_Written exercise_. Restate, exactly and only, the lines from the first through the line containing "import math".

::::

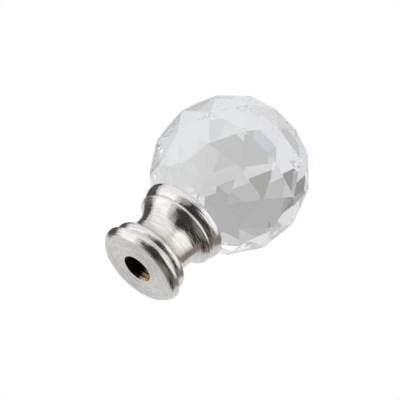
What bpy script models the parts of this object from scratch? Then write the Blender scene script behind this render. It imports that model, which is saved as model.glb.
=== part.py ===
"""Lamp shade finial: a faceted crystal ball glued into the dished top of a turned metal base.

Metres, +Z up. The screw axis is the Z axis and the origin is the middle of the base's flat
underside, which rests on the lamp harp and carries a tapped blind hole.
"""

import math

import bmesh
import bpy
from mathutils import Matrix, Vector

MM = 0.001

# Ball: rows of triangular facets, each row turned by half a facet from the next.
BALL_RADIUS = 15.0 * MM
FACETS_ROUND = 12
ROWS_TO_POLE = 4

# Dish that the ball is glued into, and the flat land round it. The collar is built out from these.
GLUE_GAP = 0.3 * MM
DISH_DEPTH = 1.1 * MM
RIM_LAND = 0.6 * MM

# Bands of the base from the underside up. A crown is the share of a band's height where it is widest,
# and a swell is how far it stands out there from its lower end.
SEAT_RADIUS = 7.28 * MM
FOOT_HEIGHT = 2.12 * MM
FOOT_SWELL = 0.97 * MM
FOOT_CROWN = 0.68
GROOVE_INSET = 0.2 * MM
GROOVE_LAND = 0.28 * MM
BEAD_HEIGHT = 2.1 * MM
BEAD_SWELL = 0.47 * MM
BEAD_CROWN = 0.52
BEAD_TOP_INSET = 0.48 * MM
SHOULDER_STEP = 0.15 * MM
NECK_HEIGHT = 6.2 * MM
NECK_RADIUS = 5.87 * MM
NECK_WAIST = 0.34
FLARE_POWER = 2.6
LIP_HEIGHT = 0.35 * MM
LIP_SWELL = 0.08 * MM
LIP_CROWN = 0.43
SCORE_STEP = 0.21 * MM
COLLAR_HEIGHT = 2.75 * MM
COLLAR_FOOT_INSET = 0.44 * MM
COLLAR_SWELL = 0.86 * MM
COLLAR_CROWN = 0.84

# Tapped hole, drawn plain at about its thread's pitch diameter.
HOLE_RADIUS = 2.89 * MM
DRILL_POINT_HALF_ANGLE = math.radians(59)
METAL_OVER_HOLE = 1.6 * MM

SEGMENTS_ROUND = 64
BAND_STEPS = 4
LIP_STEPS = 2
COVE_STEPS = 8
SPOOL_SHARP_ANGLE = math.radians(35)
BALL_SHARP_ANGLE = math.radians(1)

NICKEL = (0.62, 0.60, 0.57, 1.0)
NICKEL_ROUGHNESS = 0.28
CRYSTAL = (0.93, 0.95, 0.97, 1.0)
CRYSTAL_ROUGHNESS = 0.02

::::

_Solution to the problem_.
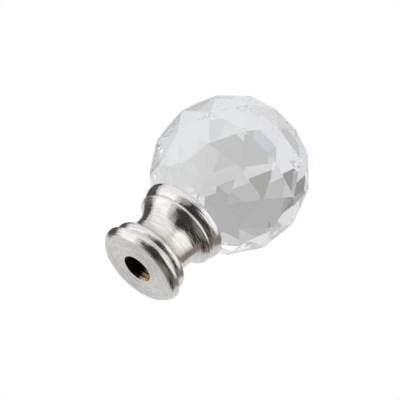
What bpy script models the parts of this object from scratch? Then write the Blender scene script behind this render. It imports that model, which is saved as model.glb.
=== part.py ===
"""Lamp shade finial: a faceted crystal ball glued into the dished top of a turned metal base.

Metres, +Z up. The screw axis is the Z axis and the origin is the middle of the base's flat
underside, which rests on the lamp harp and carries a tapped blind hole.
"""

import math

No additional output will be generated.